- [TASK REQUIREMENTS]:
Extract exactly those lines that lie between the start of the material and the line with "# a dome that", including both boundary lines and no others.

- [RAW DATA]:
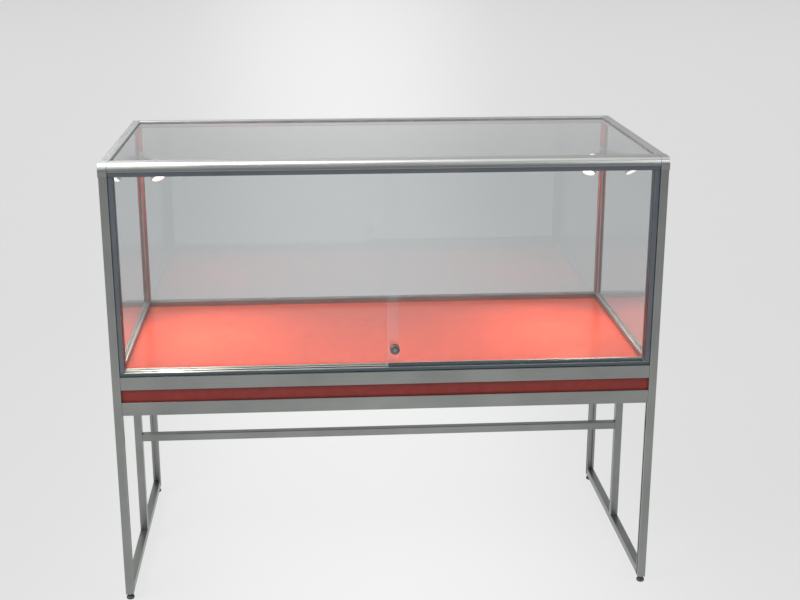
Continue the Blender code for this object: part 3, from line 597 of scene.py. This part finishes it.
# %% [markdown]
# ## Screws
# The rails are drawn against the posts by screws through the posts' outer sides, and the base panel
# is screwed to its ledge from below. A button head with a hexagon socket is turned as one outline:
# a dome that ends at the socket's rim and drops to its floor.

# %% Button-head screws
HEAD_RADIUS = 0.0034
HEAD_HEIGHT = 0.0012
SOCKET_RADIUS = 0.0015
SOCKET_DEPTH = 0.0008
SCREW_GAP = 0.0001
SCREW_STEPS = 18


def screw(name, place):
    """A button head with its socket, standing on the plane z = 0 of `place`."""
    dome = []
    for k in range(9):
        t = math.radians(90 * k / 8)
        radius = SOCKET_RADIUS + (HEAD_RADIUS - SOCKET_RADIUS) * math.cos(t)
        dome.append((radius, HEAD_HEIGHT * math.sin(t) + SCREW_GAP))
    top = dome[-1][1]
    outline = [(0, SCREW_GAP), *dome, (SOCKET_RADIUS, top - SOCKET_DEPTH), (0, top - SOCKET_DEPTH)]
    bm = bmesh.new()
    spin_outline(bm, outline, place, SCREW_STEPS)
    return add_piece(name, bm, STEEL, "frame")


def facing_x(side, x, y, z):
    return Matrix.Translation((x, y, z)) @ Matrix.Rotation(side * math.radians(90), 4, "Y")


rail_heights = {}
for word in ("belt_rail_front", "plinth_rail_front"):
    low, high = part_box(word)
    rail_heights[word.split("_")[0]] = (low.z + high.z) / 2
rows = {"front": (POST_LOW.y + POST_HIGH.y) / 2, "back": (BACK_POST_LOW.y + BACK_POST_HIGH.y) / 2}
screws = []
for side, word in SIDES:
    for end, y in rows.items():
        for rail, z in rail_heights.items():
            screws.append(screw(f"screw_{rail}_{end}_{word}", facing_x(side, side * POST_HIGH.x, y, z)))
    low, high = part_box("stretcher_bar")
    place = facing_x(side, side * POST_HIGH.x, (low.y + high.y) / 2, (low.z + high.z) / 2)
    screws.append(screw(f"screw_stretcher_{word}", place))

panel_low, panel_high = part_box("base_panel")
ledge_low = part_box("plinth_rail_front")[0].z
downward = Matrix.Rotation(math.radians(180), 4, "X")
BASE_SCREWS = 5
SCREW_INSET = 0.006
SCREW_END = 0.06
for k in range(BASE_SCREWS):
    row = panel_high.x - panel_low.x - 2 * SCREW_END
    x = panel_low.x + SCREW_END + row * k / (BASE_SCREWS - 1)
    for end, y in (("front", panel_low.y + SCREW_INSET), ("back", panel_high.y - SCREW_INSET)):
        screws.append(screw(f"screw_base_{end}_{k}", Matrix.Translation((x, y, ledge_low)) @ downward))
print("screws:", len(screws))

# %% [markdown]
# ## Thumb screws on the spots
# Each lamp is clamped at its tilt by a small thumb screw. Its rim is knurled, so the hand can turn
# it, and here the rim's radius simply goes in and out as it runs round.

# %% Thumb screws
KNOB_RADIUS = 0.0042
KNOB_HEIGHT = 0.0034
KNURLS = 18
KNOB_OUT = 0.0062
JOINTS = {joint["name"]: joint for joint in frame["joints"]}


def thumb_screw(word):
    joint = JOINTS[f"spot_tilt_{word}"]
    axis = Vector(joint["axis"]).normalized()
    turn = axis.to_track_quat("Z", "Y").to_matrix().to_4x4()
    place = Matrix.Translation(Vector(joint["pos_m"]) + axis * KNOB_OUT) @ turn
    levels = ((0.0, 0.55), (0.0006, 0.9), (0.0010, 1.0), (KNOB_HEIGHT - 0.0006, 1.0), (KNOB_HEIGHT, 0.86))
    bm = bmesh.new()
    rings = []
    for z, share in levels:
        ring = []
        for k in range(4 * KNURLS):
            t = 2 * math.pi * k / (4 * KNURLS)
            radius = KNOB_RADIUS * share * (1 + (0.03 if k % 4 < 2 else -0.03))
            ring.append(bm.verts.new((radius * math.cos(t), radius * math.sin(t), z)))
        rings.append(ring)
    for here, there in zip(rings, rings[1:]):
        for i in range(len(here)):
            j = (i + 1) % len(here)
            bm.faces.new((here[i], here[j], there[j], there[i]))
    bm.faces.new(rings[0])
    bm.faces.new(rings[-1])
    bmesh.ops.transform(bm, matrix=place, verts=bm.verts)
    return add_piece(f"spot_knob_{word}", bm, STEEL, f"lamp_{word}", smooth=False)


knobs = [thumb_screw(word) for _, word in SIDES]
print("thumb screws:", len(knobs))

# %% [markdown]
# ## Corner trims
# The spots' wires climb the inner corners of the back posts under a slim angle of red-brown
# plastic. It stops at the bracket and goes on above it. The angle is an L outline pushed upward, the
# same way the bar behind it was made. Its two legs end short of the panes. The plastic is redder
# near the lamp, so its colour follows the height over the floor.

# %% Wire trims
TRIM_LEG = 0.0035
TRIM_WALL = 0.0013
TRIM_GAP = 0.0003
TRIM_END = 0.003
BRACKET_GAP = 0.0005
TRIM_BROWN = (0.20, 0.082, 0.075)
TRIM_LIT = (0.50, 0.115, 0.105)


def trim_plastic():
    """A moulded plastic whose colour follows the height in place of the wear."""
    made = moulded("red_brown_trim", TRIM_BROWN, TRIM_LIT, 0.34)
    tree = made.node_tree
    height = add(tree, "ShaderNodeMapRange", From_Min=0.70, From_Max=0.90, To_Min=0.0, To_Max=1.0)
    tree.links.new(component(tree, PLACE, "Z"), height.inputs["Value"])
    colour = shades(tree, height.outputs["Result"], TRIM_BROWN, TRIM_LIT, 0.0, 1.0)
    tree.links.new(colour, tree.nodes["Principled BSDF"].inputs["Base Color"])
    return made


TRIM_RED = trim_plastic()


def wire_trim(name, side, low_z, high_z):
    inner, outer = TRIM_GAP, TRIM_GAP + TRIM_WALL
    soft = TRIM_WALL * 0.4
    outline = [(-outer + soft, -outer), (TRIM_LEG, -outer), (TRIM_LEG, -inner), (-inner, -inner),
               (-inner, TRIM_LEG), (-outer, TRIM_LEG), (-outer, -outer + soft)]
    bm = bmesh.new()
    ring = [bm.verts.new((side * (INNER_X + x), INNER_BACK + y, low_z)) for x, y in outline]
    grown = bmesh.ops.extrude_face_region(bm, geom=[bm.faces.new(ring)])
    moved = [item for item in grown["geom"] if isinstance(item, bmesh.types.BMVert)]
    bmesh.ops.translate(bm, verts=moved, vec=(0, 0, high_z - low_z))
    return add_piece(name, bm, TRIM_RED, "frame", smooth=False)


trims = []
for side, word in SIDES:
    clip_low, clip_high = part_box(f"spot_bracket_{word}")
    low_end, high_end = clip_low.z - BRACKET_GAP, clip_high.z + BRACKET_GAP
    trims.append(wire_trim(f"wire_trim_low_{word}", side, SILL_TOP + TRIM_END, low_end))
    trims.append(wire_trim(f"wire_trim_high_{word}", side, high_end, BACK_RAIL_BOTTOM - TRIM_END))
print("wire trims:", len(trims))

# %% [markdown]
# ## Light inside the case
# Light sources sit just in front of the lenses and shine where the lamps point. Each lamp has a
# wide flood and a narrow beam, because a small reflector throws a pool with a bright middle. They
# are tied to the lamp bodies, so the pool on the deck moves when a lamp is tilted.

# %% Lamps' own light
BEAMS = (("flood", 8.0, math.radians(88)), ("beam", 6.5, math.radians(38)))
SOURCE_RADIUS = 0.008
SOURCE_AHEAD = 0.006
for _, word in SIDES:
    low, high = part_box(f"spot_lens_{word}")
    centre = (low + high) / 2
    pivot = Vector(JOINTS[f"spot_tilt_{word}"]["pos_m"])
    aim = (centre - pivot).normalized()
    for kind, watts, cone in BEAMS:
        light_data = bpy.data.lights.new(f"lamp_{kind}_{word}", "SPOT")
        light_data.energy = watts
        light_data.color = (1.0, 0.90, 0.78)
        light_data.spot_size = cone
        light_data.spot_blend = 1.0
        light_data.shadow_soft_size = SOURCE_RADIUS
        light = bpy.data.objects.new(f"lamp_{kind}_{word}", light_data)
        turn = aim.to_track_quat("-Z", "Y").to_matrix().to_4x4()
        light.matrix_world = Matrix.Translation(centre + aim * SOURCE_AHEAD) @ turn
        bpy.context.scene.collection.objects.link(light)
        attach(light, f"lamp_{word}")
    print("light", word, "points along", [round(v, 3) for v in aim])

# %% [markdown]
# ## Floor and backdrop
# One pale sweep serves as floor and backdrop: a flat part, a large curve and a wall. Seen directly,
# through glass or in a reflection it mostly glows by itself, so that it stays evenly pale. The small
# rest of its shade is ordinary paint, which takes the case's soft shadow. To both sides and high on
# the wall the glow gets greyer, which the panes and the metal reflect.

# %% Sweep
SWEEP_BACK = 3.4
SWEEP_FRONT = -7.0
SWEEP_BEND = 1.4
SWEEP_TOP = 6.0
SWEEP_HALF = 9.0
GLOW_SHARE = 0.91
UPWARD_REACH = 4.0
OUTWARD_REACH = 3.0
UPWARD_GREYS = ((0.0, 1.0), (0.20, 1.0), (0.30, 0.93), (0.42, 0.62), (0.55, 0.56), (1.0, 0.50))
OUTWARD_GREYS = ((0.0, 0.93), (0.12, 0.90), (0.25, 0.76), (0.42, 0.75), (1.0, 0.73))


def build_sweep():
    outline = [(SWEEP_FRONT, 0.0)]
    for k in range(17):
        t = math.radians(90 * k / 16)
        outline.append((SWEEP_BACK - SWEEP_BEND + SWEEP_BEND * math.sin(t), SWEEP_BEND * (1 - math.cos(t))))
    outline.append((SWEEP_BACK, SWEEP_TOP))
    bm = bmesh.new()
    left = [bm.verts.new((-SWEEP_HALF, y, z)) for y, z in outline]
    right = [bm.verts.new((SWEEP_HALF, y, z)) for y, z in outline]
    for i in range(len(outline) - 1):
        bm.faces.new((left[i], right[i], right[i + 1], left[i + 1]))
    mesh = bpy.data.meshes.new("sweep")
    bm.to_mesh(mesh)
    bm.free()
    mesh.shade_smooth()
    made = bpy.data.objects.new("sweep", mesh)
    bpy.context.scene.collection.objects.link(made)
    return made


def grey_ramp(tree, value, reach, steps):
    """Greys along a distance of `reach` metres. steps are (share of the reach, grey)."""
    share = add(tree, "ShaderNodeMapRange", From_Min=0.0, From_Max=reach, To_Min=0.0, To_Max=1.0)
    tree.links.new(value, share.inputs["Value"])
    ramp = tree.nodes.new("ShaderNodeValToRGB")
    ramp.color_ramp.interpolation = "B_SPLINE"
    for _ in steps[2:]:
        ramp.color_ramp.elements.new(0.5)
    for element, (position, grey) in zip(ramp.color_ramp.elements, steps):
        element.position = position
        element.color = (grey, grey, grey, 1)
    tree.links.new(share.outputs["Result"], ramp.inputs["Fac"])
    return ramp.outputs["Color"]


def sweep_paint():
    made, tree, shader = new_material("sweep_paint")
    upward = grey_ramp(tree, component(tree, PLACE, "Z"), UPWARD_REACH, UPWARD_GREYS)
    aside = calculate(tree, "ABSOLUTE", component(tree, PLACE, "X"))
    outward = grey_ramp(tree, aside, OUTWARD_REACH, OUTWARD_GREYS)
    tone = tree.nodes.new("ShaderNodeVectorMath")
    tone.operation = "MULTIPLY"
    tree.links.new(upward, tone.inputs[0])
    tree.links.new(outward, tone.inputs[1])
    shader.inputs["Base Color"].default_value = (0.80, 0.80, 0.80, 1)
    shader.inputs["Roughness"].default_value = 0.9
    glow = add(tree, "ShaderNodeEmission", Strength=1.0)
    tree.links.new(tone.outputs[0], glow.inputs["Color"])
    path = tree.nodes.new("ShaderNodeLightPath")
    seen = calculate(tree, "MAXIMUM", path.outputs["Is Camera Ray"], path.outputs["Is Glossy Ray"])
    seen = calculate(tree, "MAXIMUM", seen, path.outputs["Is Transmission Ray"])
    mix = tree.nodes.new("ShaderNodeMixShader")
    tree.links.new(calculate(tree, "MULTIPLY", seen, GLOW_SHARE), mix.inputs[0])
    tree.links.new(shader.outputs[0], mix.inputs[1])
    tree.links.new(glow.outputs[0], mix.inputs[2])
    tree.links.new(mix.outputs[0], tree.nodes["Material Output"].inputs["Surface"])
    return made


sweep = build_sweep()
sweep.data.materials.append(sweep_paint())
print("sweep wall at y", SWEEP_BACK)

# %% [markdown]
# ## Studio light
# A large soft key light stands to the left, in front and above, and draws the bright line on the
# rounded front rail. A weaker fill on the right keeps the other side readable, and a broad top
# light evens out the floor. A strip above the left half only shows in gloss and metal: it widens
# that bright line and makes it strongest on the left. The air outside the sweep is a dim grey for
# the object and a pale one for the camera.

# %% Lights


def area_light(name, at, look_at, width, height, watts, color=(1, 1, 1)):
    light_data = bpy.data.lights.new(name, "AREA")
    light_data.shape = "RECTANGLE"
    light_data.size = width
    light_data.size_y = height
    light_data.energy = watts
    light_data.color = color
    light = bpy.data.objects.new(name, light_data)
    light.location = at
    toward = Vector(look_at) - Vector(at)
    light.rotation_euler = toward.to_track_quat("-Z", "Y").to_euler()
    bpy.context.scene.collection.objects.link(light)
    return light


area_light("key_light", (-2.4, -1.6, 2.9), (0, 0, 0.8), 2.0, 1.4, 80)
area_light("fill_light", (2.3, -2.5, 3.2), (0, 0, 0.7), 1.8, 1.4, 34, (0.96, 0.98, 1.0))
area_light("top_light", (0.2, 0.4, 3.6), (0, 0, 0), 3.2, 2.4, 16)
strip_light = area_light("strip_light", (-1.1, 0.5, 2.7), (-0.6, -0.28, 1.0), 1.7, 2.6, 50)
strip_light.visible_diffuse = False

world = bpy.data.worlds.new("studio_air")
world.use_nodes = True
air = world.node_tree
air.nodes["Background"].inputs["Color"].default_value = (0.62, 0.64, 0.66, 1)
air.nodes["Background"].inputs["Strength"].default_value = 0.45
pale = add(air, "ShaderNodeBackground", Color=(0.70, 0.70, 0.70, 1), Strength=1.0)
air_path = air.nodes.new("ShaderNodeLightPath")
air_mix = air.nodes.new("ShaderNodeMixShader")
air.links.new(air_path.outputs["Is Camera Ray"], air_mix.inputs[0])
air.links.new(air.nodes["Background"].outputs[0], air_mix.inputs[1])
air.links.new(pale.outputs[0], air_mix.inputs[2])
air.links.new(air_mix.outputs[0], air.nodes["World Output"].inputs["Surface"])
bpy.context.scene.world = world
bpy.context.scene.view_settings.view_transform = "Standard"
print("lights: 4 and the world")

- [ANSWER TO THE PROBLEM]:
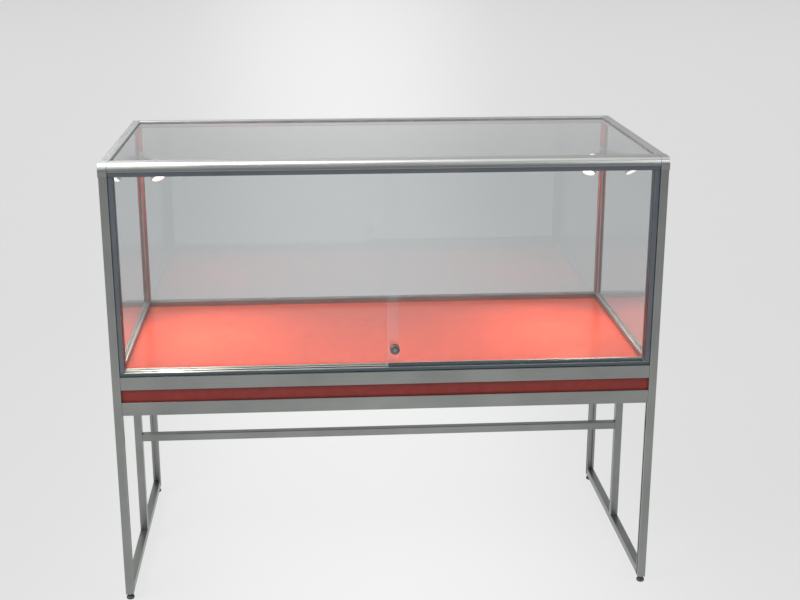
Continue the Blender code for this object: part 3, from line 597 of scene.py. This part finishes it.
# %% [markdown]
# ## Screws
# The rails are drawn against the posts by screws through the posts' outer sides, and the base panel
# is screwed to its ledge from below. A button head with a hexagon socket is turned as one outline:
# a dome that ends at the socket's rim and drops to its floor.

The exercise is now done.